**Goal**
Only the lines from the one with "left_guide()" through the one with "obj.matrix_parent_inverse = Matrix.Identity(4)" are to be restated, word for word, with both of them included.

**Information shown**
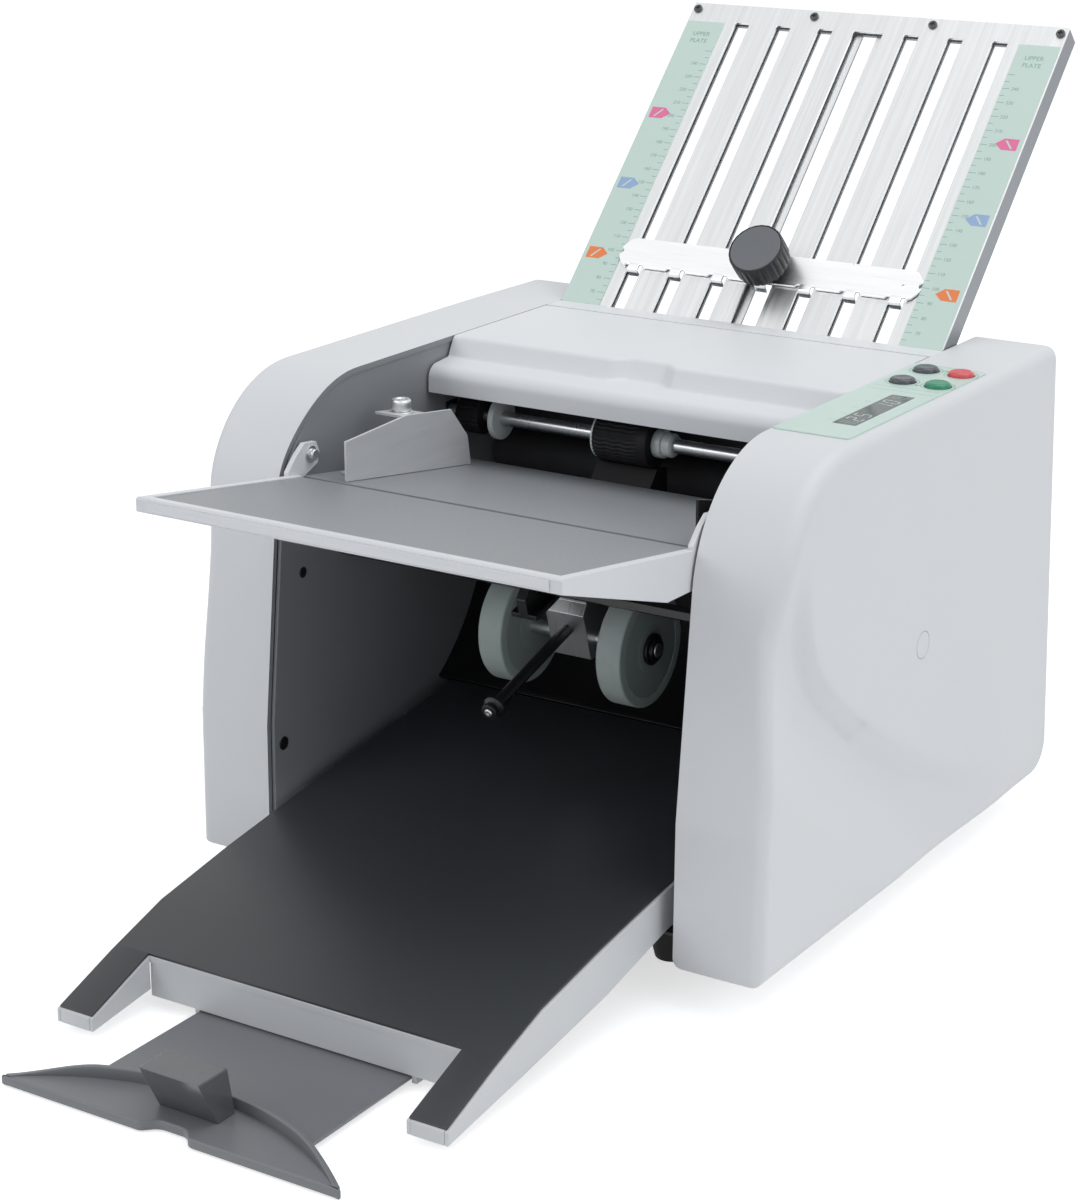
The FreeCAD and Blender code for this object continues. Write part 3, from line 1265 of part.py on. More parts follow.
def control_overlay():
    """Thin mint overlay on the right cover, cut out for the display and the buttons."""
    body = new_body("control_overlay")
    sketch = sketch_on(body, "XY_Plane", "bodyTop")
    rectangle(sketch, f"{INNER} + stripMargin", "stripFront", f"{INNER} + coverWidth - stripMargin",
              "stripFront + stripLength")
    rectangle(sketch, *display_edges("0"))
    for x, y in BUTTONS.values():
        polygon(sketch, x, y, "buttonRadius + slipGap * 2", 16)
    pad(body, sketch, "stripThickness")
    return node(place(body), "control_overlay")


def display_edges(grow):
    middle = f"({INNER} + buttonOuter - 6)"
    return (f"{middle} - 6.8 - {grow}", f"stripFront + 24 - {grow}",
            f"{middle} + 6.8 + {grow}", f"stripFront + 93 + {grow}")


def display_window():
    """Grey counter window set into the overlay."""
    body = new_body("display_window")
    sketch = sketch_on(body, "XY_Plane", "bodyTop")
    rectangle(sketch, *display_edges("(-runGap)"))
    pad(body, sketch, "stripThickness * 0.8")
    return node(place(body), "display_window")


def push_button(name):
    """Round push-button that slides in its hole in the cover."""
    x, y = BUTTONS[name]
    body = new_body(name)
    sketch = sketch_on(body, "XY_Plane", f"bodyTop - {BUTTON_DEPTH}")
    circle(sketch, "0", "0", "buttonRadius")
    pad(body, sketch, f"{BUTTON_DEPTH} + stripThickness + buttonTall")
    return node(place(body, x, y), name)


def switch_board():
    """Circuit board under the buttons with one switch body below each of them."""
    body = new_body("switch_board")
    gap = f"({BUTTON_DEPTH} + buttonTravel + slipGap)"
    sketch = sketch_on(body, "XY_Plane", f"bodyTop - {gap} - 5")
    rectangle(sketch, f"{FRAME_OUT}", "stripFront + 10", f"{OUTER} - 8", "stripFront + stripLength")
    pad(body, sketch, "1.6", reverse=True)
    switches = sketch_on(body, "XY_Plane", f"bodyTop - {gap} - 5")
    for x, y in BUTTONS.values():
        rectangle(switches, f"{x} - 4", f"{y} - 4", f"{x} + 4", f"{y} + 4")
    pad(body, switches, "5")
    return node(place(body), "switch_board")


def power_inlet():
    """Mains inlet in the rear panel: a flanged shell with three flat pins."""
    body = new_body("power_inlet")
    behind = "panRear + sheetSteel"
    flange = sketch_on(body, "XZ_Plane", f"-({behind}) - 2")
    rectangle(flange, "inletX - 17", "inletZ - 13", "inletX + 17", "inletZ + 13")
    pad(body, flange, "2")
    socket = sketch_on(body, "XZ_Plane", f"-({behind}) - 2")
    outline(socket, [
        ("inletX - 12", "inletZ - 8"), ("inletX + 12", "inletZ - 8"), ("inletX + 12", "inletZ + 3"),
        ("inletX + 7", "inletZ + 8"), ("inletX - 7", "inletZ + 8"), ("inletX - 12", "inletZ + 3"),
    ])
    return finish_inlet(body, socket)


def finish_inlet(body, socket):
    shell = sketch_on(body, "XZ_Plane", "-panRear")
    rectangle(shell, "inletX - 13.5", "inletZ - 9.5", "inletX + 13.5", "inletZ + 9.5")
    pad(body, shell, "18")
    through = sketch_on(body, "XZ_Plane", "-panRear - sheetSteel")
    rectangle(through, "inletX - 13.5", "inletZ - 9.5", "inletX + 13.5", "inletZ + 9.5")
    pad(body, through, "sheetSteel")
    pocket(body, socket, "17", reverse=True)
    pins = sketch_on(body, "XZ_Plane", "-panRear + 15.5")
    for x, z in (("-7", "-2"), ("0", "2"), ("7", "-2")):
        rectangle(pins, f"inletX + {x} - 1", f"inletZ + {z} - 2", f"inletX + {x} + 1", f"inletZ + {z} + 2")
    pad(body, pins, "13", reverse=True)
    return node(place(body), "power_inlet")


def power_rocker():
    """Rocker switch beside the inlet, on a pivot across its own width."""
    body = new_body("power_rocker")
    sketch = sketch_on(body, "YZ_Plane")
    outline(sketch, [
        ("-6", "-8"), ("-6", "8"), ("2", "9.5"), ("4.8", "9.2"), ("2.6", "0"), ("2.4", "-9.2"),
        ("1.6", "-9.5"),
    ])
    pad(body, sketch, "12", "Symmetric")
    return node(place(body, "rockerX", "panRear + sheetSteel", "inletZ"), "power_rocker")


def write_parts():
    """Check every object, then write each piece's shape under its own name."""
    doc.recompute()
    for item in doc.Objects:
        if "Invalid" in item.State or "Error" in item.State:
            raise RuntimeError(f"{item.Name}: {item.State}")
    for item in NODES:
        if item.Shape.isNull() or not item.Shape.isValid():
            raise RuntimeError(f"{item.Label}: no valid shape")
    os.makedirs("parts", exist_ok=True)
    for item in NODES:
        item.Shape.exportStep(f"parts/{item.Label}.step")


side_covers()
side_frame(1, "right_side_frame")
side_frame(-1, "left_side_frame")
base_pan()
rubber_feet()
rear_panel()
cross_ties()
top_cover()
top_bridge()
for roller in "ABCD":
    fold_roller(roller)
roller_bushes()
feed_shaft()
feed_rollers()
feed_collars()
idler_gear()
drive_motor()
motor_pulley()
drive_belt()
frame_studs()
rear_feed_table()
separator_pad()
feed_table()
table_edge_strip()
left_guide()
right_guide()
guide_screw()
fold_plate_sheet("upper_plate_sheet", "upper", UPPER_WIDTH, "plateLength", "0", "plateSheet", "midSlot")
fold_plate_frame("upper_plate_frame", "upper", UPPER_WIDTH, "plateLength")
scale_strips()
plate_stop("upper_stop", "upper", "stopPlace")
clamp_knob("upper_knob", "upper", "stopPlace")
fold_plate_sheet("lower_plate_sheet", "lower", LOWER_WIDTH, "lowerLength", "0", "plateSheet", "midSlot")
fold_plate_frame("lower_plate_frame", "lower", LOWER_WIDTH, "lowerLength", "10")
plate_stop("lower_stop", "lower", "lowerStopPlace")
clamp_knob("lower_knob", "lower", "lowerStopPlace")
delivery_tray()
tray_liner()
tray_extension()
stop_block()
delivery_chute()
carriage_rail()
carriage_bracket()
pull_rod()
wheel_shaft()
wheel_hubs()
delivery_tyres()
control_overlay()
display_window()
for button in BUTTONS:
    push_button(button)
switch_board()
power_inlet()
power_rocker()
write_parts()
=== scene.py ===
"""Looks of a desk paper folding machine: covers, fold plates, rollers, wheels and controls.

Lengths are millimetres on the machine's own datum: X across, Y from the covers' front to the
rear, Z up from the desk. place() turns them into the frame's metres.
"""

import json
import math

import bmesh
import bpy
from bpy.props import FloatProperty, FloatVectorProperty, IntProperty, PointerProperty
from mathutils import Matrix, Vector


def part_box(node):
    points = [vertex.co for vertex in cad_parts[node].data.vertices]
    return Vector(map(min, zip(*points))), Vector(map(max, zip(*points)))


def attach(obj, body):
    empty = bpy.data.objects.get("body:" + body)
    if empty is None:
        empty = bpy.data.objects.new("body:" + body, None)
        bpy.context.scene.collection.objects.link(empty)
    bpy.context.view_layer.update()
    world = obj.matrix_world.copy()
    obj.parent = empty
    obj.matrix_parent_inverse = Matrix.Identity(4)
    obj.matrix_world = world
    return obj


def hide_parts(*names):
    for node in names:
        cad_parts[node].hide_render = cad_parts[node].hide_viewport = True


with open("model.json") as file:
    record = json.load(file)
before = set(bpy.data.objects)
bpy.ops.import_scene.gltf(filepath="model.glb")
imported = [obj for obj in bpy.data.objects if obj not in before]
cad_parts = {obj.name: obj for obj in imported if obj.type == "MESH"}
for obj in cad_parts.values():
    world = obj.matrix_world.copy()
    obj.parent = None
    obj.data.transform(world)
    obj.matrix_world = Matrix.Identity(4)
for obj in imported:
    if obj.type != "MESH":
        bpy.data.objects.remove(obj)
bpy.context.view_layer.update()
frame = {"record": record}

bl_info = {
    "name": "Paper Folding Machine",
    "version": (1, 0, 0),
    "blender": (4, 5, 0),
    "location": "View3D > Sidebar > Paper Folder",
    "description": "Builds the visible pieces and finishes of a desk paper folding machine",
    "category": "Object",
}

# ---------------------------------------------------------------- places taken from the frame

JOINTS = {joint["name"]: joint for joint in frame["record"]["behaviour"]["joints"]}
SLOTS = {part["node"]: part["material_slot"] for part in frame["record"]["subparts"]}
MM = 0.001
# Datum Y of the middle fold roller's axis, which ties the datum to the frame.
ROLLER_Y = 221.0
DATUM_Y = JOINTS["fold_roller_b_spin"]["pos_m"][1] - ROLLER_Y * MM
# Half width between the covers, height of their tops and Y of the rear panel's outside.
INNER, BODY_TOP, REAR_WALL = 125.4, 279.5, 326.0


def place(x, y, z):
    """A spot of the machine's datum as a vector in the frame."""
    return Vector((x * MM, y * MM + DATUM_Y, z * MM))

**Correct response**
left_guide()
right_guide()
guide_screw()
fold_plate_sheet("upper_plate_sheet", "upper", UPPER_WIDTH, "plateLength", "0", "plateSheet", "midSlot")
fold_plate_frame("upper_plate_frame", "upper", UPPER_WIDTH, "plateLength")
scale_strips()
plate_stop("upper_stop", "upper", "stopPlace")
clamp_knob("upper_knob", "upper", "stopPlace")
fold_plate_sheet("lower_plate_sheet", "lower", LOWER_WIDTH, "lowerLength", "0", "plateSheet", "midSlot")
fold_plate_frame("lower_plate_frame", "lower", LOWER_WIDTH, "lowerLength", "10")
plate_stop("lower_stop", "lower", "lowerStopPlace")
clamp_knob("lower_knob", "lower", "lowerStopPlace")
delivery_tray()
tray_liner()
tray_extension()
stop_block()
delivery_chute()
carriage_rail()
carriage_bracket()
pull_rod()
wheel_shaft()
wheel_hubs()
delivery_tyres()
control_overlay()
display_window()
for button in BUTTONS:
    push_button(button)
switch_board()
power_inlet()
power_rocker()
write_parts()
=== scene.py ===
"""Looks of a desk paper folding machine: covers, fold plates, rollers, wheels and controls.

Lengths are millimetres on the machine's own datum: X across, Y from the covers' front to the
rear, Z up from the desk. place() turns them into the frame's metres.
"""

import json
import math

import bmesh
import bpy
from bpy.props import FloatProperty, FloatVectorProperty, IntProperty, PointerProperty
from mathutils import Matrix, Vector


def part_box(node):
    points = [vertex.co for vertex in cad_parts[node].data.vertices]
    return Vector(map(min, zip(*points))), Vector(map(max, zip(*points)))


def attach(obj, body):
    empty = bpy.data.objects.get("body:" + body)
    if empty is None:
        empty = bpy.data.objects.new("body:" + body, None)
        bpy.context.scene.collection.objects.link(empty)
    bpy.context.view_layer.update()
    world = obj.matrix_world.copy()
    obj.parent = empty
    obj.matrix_parent_inverse = Matrix.Identity(4)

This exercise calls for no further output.